In the Secret Annex - Anne Frank Exhibition

English

MTI Photos: Noémi Bruzák

Anne's world-famous diary is a shockingly powerful document of human hope and the will to live. The story of Anne and her diary is about viciousness. But it is also about the two years that Anne and her family spent hiding with the help of their self-sacrificing Dutch rescuers and serves as a demonstration of human generosity and courage. This most devastating fury of evil in modern history can be equally well represented by the enormous amounts of information and memories as by the personal and intimate trivialities...as much as the Holocaust and other atrocious acts can be rendered perceptible and comprehensible at all.

 
A few years ago, I visited a concentration camp in Majdenek near Lublin, which has been turned into a memorial. The ashes of hundreds of thousands of people have been collected under a cathedral-size concrete and steel structure on top of a small hill. One is at a loss for words when visiting such a place. One's heart misses a beat and time stands still.
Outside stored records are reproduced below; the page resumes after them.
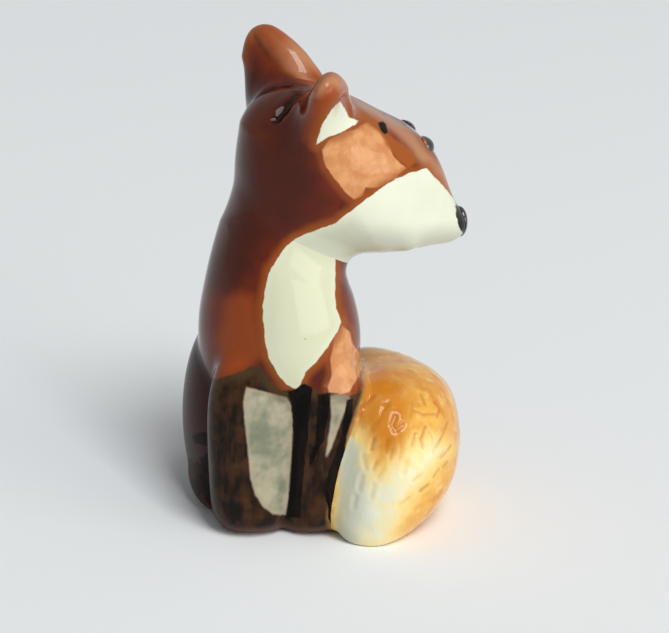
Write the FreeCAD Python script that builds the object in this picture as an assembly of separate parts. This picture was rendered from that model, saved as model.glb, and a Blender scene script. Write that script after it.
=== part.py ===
import FreeCAD
import Part

import math
import os

# Seated fox ornament in glazed earthenware, about 42 mm tall.
#
# The fox sits upright and looks over its left shoulder. It is put together from separate
# clay pieces: a hollow slip-cast torso, a pressed head, two ears, two forelegs, two
# haunches, two hind paws, a fat tail curled round the left side, two eye pellets and a nose.
# They are luted face to face with slip before the firing, so nothing moves.
#
# Frame in millimetres: the origin is on the ground under the neck, +Z is up, the chest
# faces -Y and the fox's own left is +X. The head looks towards +X.

UP = FreeCAD.Vector(0, 0, 1)
BACK = FreeCAD.Vector(0, 1, 0)
LEFT = FreeCAD.Vector(1, 0, 0)
SIDES = {"left": 1, "right": -1}
SECTION_POINTS = 16
HALF = 0.5

# Torso casting: height, greatest half width at the shoulder, and how far the chest and the
# rump stand from the neck's axis.
torso_height = 31.5
shoulder_half_width = 7.0
chest_reach = 8.5
rump_reach = 9.9
torso_wall = 2.4
hip_width_share = 0.88
# height, lean of the axis to the left and half width as shares of the shoulder, chest, rump
torso_foot_shares = (
    (0.000, 0.05, 0.74, 0.52, 0.82),
    (0.035, 0.05, 0.80, 0.56, 0.92),
)
# the same above the floor of the hollow, which is as thick as the first row is high
torso_body_shares = (
    (0.110, 0.05, 0.85, 0.58, 0.98),
    (0.250, 0.05, hip_width_share, 0.60, 1.00),
    (0.340, 0.05, 0.91, 0.74, 0.97),
    (0.410, 0.05, 0.96, 0.87, 0.92),
    (0.460, 0.05, 0.99, 0.93, 0.87),
    (0.530, 0.04, 1.00, 0.94, 0.80),
    (0.640, 0.00, 0.92, 0.86, 0.69),
    (0.760, -0.06, 0.79, 0.71, 0.60),
    (0.890, -0.06, 0.67, 0.56, 0.50),
    (1.000, -0.02, 0.46, 0.38, 0.32),
)

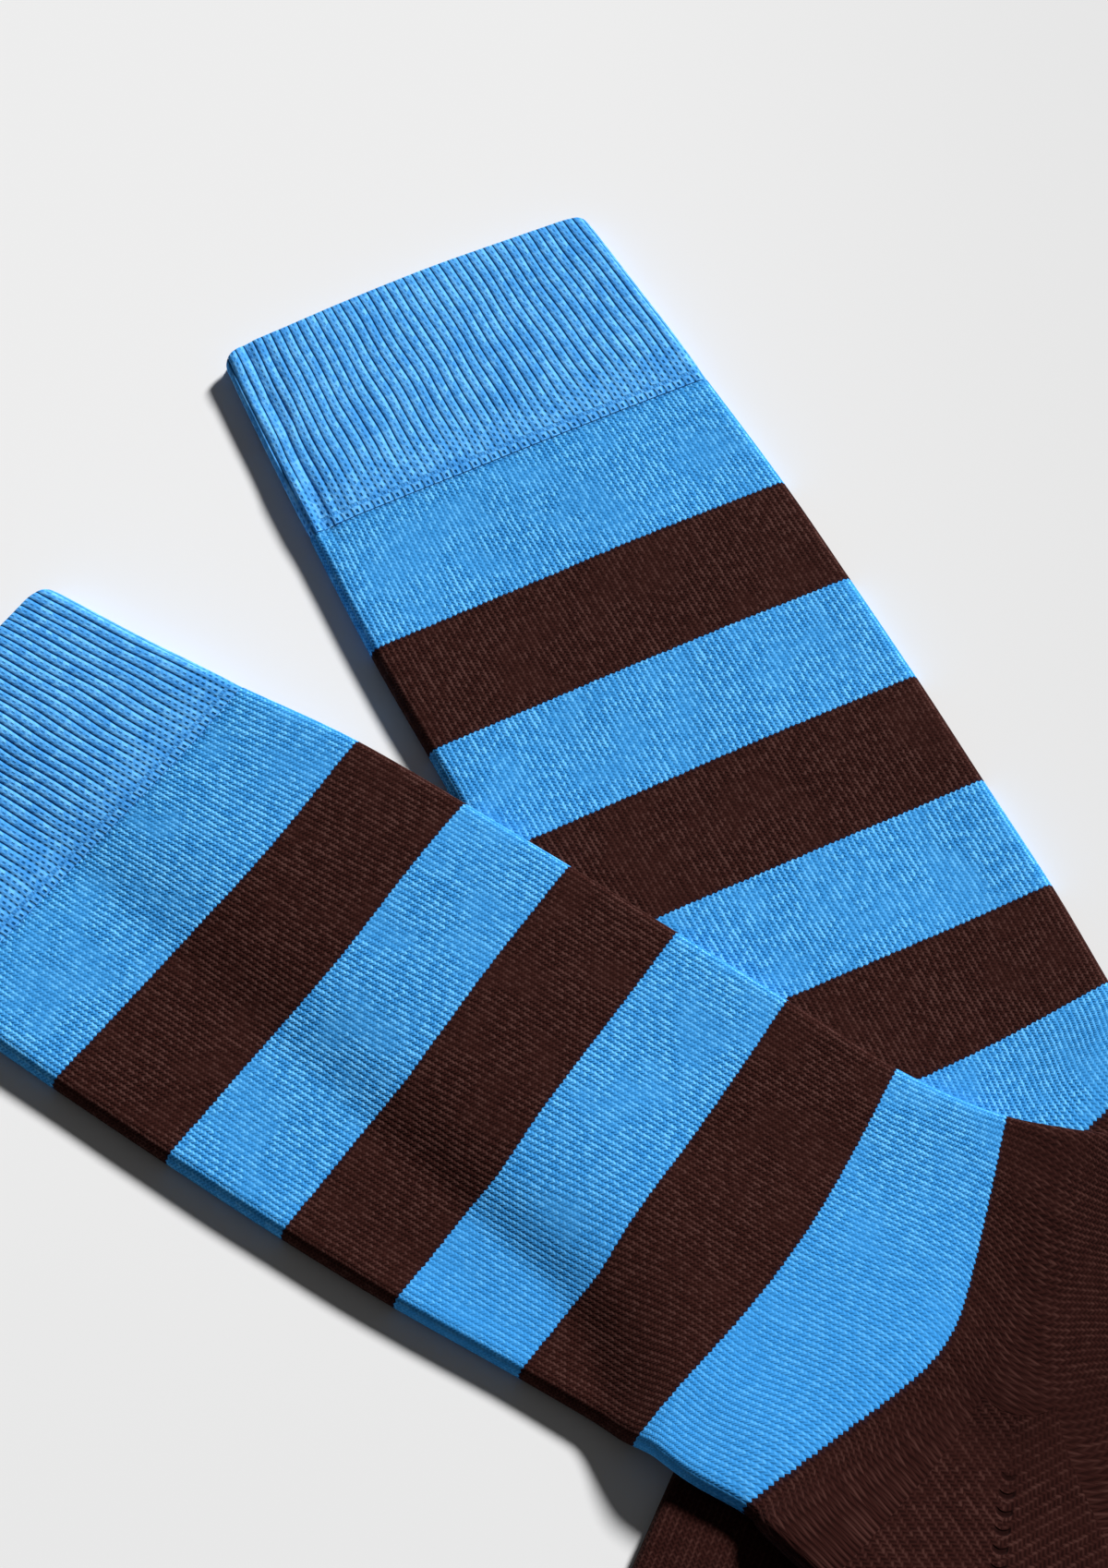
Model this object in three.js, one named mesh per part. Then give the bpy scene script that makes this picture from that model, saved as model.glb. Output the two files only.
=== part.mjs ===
// A pair of striped crew socks, laid flat one across the other.
// Millimetres, +Z up, +X to the right and +Y away from the viewer. The cloth rests on the plane z = 0.
//
// Each sock is a flattened knitted tube with its own flat frame: x runs down the leg from the mouth,
// y points at the front fold (shin and instep), and the back fold (calf, heel and sole) lies at minus y.

import * as THREE from "three";

// Cloth
const CLOTH_THICK = 4.0; // both layers of the leg, as they lie
const LEG_WALL = 1.45; // one layer of plain knit
const CUFF_THICK = 4.3; // both layers of the turned welt, between the ribs
const CUFF_WALL = 1.7; // one layer of the turned welt
const LIP_THICK = 3.3; // the rounded lip at the mouth
const LIP_LENGTH = 1.6;
const RIBS = 42; // ribs across one face of the cuff
const RIB_HEIGHT = 0.45;
const RIB_END = 1.0; // plain cloth left between the ribs and the cuff's lower seam
const SEAM_GAP = 0.3; // between pieces, and between the two socks
const MITRE = 66 * Math.PI / 180; // the gore line leans back from the leg by this angle

// Where the mouth's centre of each sock lies, and which way its leg runs
const UPPER_SOCK = { mouth: [-116.4, 10.5], heading: -34.6, mirrored: false, lift: true, ankleShift: [0, 0] };
const LOWER_SOCK = { mouth: [-29.2, 112.7], heading: -63.6, mirrored: true, lift: false, ankleShift: [5, -2] };

// How the upper sock rides over the lower one
const LIFT_SLOPE = 45; // length of the slope outside the lower sock's edge
const LIFT_SLOPE_AT_BACK = 12; // and at the upper sock's back fold, which stays down for longer
const LIFT_BACK = -42; // the back fold's y in the flat frame
const LIFT_BACK_WIDTH = 50; // the slope grows to its full length over this width
const LIFT_MARGIN = 1.5; // full height is reached this far outside the edge
const LIFT_SPARE = 0.25; // added to the seam gap, because facets cut across the slope

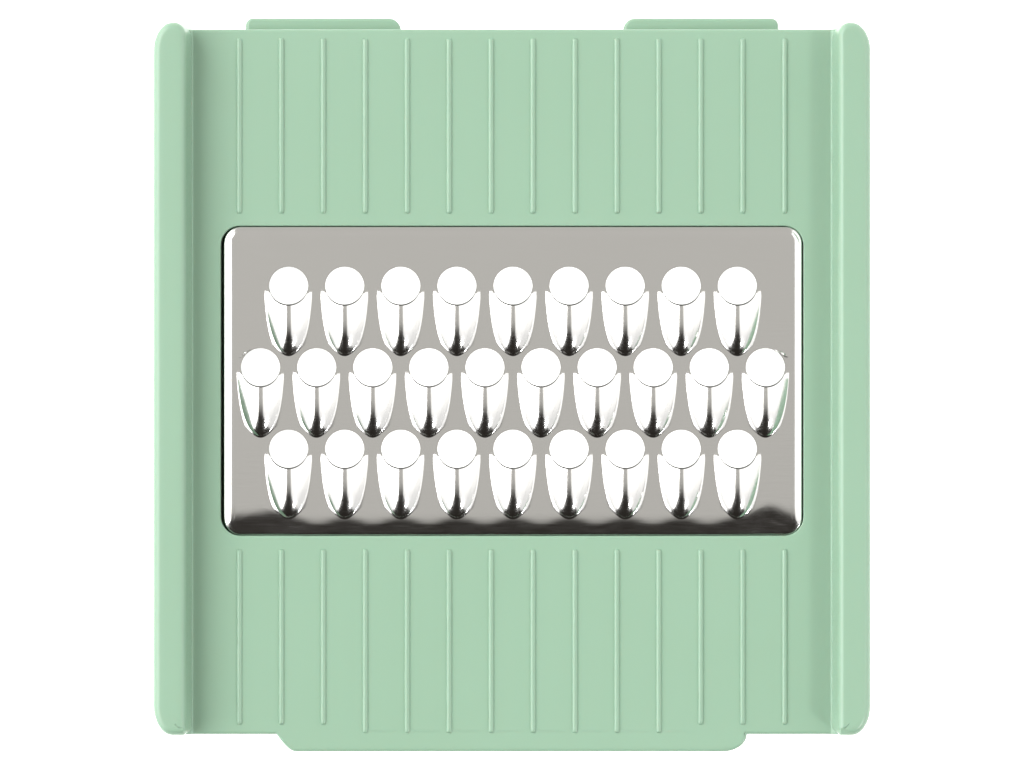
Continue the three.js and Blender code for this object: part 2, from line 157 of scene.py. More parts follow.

I became aware of precisely where I was standing only when I caught sight of a tiny doll with a smashed face displayed in one of the cold barracks - the one-time toy of a young girl whose ashes formed part of the hill.
 

The Anne Frank House in Amsterdam has brought a travelling exhibition on Anne Frank to the Holocaust Memorial Center in Budapest. Visitors can follow the stages of her short life on well-arranged displays. The chronologically arranged displays, like the Talmud, offer much commentary: in the middle of the displays are photographs, diary extracts and remembered fragments about the girl and her family. Around these are reports on events that took place at the time - on the war, the devastation and death tolls. The Anne Frank exhibition addresses viewers at the most personal level, but it is just as appropriate for children as for adults. Looking back at visitors in the photographs from the exhibition are victims, survivors, heroes, villains and murderers.

 
The Anne Frank exhibition can only be accessed by walking through the beautiful space of the Holocaust Memorial Center's permanent exhibition. The story of Anne Frank is presented on the balcony of the renovated synagogue. On the way, visitors are introduced to the tragedies experienced by families, cities and countries.
 

Anne Frank, one of the Holocaust's best known victims, was already dreaming about life after the war: at their hiding place she her family were following developments, such as the Battle of Normandy, and the movement of the front as it drew closer to Holland. She was a wunderkind and would have become a great adult.

 
To this day it is not known who informed the Nazis of the Franks, but the dwarfish SS officer Karl Josef Silberbaurer was the one to find Anne's hiding place. Anne was already re-editing her diary, encouraged by radio reports.
 
Anne died from typhoid in Bergen-Belsen in March 1945 and was probably placed in a mass grave. Since 1947, her diary has been translated into 55 languages, and more than 30 million copies have been sold.